THE TASK:
Of the records that follow, copy only the lines from the line containing "Turn this picture" to the line containing "# towards the post, +Y runs to the back.", both included, exactly as written.

[Modeling code records]
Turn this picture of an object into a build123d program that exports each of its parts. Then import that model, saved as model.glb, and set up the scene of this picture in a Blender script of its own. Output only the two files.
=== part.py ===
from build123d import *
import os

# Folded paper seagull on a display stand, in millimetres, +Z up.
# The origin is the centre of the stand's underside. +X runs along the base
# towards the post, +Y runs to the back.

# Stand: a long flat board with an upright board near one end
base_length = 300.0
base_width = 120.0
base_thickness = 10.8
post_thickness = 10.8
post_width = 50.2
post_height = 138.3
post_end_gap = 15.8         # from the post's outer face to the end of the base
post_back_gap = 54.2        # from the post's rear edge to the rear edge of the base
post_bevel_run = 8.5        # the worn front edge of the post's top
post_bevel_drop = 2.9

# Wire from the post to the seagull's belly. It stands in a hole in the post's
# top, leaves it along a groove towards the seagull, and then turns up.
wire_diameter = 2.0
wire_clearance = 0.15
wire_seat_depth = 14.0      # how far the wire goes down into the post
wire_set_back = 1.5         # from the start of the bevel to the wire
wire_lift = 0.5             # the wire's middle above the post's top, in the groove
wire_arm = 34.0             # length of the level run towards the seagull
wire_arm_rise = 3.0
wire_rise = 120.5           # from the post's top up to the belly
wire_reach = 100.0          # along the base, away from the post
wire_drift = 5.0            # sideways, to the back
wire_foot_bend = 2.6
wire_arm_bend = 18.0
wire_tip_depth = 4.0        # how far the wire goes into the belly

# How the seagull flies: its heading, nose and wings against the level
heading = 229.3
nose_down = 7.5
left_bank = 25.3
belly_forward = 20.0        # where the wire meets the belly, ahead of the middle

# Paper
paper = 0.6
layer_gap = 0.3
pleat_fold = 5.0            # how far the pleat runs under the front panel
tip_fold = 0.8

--

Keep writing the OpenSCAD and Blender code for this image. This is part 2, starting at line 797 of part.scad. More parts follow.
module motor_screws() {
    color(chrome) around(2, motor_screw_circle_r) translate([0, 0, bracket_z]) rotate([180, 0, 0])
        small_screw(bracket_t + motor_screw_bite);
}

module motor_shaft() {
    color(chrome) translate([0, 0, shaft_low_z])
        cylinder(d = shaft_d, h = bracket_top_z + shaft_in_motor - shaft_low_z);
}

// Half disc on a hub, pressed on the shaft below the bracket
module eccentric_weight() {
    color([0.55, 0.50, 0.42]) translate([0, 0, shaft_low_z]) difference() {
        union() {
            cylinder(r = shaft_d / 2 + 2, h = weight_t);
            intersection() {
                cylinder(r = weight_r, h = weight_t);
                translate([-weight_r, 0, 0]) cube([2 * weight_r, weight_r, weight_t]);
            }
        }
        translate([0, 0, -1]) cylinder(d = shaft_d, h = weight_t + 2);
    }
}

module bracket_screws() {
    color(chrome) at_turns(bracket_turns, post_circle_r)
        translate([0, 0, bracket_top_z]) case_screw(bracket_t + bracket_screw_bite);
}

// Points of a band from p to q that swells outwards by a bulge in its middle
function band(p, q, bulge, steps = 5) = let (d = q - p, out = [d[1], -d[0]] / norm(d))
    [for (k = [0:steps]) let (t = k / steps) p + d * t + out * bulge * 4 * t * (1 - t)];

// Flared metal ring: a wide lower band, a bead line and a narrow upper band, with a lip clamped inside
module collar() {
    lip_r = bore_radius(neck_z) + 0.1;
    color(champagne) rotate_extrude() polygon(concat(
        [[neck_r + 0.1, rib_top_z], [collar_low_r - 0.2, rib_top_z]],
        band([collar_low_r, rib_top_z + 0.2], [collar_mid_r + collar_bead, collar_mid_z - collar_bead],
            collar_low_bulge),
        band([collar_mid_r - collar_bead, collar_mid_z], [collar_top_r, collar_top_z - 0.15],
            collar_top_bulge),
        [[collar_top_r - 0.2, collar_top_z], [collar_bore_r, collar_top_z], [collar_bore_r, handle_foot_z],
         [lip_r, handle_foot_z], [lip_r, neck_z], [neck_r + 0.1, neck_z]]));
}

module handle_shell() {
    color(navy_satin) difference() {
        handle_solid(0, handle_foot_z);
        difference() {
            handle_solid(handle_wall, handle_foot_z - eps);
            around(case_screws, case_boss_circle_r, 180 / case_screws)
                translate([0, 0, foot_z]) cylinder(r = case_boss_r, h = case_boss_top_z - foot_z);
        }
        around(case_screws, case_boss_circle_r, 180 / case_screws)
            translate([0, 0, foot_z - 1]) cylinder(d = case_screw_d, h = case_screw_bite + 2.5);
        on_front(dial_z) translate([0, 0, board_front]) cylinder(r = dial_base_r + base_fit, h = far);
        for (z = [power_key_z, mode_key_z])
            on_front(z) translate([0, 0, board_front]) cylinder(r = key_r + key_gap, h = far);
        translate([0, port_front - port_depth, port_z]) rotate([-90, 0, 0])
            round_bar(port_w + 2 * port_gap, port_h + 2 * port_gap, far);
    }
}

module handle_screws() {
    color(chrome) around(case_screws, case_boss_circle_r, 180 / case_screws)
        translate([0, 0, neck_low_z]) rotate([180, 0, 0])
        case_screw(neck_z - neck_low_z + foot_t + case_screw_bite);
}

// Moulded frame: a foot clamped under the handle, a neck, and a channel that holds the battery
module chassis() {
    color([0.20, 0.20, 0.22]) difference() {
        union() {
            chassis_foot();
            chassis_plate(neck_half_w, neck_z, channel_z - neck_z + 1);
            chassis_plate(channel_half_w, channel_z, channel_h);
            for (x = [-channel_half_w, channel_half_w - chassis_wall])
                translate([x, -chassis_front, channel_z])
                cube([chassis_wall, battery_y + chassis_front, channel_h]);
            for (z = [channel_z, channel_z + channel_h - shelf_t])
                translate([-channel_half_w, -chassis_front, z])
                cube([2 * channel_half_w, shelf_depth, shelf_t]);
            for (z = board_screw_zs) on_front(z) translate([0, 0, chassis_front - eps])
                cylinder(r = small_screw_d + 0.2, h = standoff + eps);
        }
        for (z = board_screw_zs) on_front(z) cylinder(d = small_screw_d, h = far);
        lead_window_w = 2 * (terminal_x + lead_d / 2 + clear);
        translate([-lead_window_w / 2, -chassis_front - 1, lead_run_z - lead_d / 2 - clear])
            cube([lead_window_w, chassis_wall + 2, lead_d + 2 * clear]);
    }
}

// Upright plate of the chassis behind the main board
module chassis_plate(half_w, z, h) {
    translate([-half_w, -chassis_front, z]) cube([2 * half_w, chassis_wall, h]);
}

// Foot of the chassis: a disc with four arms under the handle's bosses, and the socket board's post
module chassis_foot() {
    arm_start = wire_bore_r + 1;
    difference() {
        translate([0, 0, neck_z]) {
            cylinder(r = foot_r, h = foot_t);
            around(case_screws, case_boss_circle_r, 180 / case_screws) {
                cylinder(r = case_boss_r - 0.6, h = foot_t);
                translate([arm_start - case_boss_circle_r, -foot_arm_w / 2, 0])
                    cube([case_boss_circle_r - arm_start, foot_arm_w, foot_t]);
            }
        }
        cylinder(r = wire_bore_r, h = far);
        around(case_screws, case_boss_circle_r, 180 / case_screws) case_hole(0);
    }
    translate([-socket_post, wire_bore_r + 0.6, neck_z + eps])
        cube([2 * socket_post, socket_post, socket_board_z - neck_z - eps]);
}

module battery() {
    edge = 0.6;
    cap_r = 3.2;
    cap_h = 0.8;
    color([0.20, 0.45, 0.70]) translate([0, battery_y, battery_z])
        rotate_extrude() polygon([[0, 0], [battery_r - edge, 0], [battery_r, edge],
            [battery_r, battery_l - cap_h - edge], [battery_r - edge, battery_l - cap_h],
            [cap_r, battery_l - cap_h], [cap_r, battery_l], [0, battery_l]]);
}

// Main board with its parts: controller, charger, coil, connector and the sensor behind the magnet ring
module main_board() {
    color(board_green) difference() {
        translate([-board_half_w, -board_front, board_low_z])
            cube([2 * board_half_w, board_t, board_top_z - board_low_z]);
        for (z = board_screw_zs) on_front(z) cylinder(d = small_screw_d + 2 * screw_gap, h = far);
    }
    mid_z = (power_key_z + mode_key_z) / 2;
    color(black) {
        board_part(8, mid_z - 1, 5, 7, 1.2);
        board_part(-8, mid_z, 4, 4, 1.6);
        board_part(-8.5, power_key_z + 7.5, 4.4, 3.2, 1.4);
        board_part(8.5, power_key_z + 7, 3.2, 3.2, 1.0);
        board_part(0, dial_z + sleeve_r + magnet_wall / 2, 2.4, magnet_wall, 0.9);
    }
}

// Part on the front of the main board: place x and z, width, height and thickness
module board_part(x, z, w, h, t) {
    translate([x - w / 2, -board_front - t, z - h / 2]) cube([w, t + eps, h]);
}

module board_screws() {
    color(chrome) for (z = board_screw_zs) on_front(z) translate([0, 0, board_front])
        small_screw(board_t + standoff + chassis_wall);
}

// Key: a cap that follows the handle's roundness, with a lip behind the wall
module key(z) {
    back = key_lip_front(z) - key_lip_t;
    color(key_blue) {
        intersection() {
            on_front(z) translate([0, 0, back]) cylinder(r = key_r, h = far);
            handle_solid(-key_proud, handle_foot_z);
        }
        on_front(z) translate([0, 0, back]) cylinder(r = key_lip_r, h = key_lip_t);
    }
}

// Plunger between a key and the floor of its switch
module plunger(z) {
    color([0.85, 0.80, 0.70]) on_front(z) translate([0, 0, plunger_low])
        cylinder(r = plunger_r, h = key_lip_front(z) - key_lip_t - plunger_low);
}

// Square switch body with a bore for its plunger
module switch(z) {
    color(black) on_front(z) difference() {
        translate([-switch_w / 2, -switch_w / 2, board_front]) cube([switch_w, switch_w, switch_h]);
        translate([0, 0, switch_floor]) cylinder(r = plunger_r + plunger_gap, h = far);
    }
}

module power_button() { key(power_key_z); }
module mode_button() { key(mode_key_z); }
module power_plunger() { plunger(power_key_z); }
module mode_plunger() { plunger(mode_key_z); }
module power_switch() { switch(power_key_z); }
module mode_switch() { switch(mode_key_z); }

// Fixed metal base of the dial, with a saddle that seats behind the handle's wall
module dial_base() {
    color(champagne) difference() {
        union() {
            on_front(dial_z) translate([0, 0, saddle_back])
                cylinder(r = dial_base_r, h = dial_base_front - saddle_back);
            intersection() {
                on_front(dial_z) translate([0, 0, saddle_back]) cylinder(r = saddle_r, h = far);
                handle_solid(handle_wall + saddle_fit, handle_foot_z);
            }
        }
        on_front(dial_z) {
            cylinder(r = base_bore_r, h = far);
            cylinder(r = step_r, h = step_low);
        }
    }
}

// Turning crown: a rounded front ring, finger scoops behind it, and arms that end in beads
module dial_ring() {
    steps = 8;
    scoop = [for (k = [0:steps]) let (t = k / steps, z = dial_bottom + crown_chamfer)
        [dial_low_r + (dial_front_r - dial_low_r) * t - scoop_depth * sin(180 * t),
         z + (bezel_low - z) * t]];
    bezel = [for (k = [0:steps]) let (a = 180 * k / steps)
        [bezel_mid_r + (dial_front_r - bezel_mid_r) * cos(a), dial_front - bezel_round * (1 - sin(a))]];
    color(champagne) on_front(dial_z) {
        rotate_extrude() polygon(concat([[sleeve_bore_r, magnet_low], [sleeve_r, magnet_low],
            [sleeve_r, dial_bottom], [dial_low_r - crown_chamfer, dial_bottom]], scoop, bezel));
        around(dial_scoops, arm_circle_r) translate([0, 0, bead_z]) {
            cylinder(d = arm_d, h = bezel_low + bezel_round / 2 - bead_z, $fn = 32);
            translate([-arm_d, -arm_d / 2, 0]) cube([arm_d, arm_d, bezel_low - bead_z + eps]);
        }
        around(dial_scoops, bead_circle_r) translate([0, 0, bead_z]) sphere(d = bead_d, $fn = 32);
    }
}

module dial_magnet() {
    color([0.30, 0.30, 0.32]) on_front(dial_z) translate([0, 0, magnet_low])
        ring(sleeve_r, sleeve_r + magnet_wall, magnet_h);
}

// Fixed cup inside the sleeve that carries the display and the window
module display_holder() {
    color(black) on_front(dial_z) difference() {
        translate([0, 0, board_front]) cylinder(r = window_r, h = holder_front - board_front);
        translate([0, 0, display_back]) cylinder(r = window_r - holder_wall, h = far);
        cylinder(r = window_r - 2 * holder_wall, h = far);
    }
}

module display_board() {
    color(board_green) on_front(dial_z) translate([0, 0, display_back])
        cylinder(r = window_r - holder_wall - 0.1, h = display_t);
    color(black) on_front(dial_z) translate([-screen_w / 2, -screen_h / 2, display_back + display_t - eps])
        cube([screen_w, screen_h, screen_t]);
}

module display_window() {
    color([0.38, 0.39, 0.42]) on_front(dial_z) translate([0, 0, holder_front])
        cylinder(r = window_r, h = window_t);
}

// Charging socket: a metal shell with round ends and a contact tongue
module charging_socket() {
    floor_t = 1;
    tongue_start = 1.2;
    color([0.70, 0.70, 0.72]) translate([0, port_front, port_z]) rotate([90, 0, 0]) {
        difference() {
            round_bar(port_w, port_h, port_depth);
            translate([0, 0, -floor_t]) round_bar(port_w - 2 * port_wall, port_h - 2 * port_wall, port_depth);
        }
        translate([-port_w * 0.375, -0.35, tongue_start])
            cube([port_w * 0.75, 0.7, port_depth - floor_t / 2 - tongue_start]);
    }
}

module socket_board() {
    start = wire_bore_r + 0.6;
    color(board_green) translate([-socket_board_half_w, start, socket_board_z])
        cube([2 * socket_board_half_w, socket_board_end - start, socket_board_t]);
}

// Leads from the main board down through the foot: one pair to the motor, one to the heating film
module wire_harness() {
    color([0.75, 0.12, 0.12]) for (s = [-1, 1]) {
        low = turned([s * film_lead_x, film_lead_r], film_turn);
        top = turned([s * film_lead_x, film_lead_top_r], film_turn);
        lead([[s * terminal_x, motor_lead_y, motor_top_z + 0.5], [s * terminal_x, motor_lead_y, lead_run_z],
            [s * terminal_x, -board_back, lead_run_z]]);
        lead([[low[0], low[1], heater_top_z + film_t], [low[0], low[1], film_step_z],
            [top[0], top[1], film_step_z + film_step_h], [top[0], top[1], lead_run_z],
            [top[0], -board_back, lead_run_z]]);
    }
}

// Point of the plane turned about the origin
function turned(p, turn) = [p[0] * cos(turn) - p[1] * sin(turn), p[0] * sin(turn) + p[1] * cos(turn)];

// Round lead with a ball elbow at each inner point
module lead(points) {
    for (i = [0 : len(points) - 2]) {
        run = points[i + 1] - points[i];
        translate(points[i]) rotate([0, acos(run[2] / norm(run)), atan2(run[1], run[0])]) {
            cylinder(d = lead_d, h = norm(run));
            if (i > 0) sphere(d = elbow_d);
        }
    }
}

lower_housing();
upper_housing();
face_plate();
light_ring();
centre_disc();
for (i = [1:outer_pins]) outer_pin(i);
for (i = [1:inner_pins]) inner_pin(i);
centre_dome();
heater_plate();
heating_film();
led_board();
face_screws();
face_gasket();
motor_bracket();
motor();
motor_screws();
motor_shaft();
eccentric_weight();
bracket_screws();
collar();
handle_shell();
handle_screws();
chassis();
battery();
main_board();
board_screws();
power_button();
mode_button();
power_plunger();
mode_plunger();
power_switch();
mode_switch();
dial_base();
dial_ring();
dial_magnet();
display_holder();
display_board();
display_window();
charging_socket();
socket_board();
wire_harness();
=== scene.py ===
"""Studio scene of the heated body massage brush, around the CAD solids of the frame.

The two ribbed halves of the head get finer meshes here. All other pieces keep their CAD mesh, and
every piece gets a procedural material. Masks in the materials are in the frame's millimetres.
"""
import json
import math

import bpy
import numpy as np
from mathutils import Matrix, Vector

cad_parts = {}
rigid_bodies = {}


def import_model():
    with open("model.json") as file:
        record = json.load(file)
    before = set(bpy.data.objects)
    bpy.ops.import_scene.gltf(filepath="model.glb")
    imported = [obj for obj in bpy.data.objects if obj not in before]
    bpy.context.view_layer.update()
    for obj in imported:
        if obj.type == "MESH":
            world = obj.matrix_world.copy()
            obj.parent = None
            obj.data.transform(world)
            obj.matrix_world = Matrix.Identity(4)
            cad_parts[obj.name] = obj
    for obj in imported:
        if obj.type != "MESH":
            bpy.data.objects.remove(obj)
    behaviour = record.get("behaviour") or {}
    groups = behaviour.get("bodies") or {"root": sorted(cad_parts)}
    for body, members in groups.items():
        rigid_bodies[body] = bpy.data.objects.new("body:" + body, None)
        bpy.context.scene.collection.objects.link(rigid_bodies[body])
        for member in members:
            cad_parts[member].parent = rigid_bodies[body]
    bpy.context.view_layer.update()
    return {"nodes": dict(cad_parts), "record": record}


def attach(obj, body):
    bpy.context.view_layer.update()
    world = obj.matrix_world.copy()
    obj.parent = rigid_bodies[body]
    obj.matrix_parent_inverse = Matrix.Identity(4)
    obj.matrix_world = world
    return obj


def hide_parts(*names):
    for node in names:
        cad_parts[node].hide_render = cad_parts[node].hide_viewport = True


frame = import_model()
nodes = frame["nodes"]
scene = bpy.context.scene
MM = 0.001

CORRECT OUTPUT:
Turn this picture of an object into a build123d program that exports each of its parts. Then import that model, saved as model.glb, and set up the scene of this picture in a Blender script of its own. Output only the two files.
=== part.py ===
from build123d import *
import os

# Folded paper seagull on a display stand, in millimetres, +Z up.
# The origin is the centre of the stand's underside. +X runs along the base
# towards the post, +Y runs to the back.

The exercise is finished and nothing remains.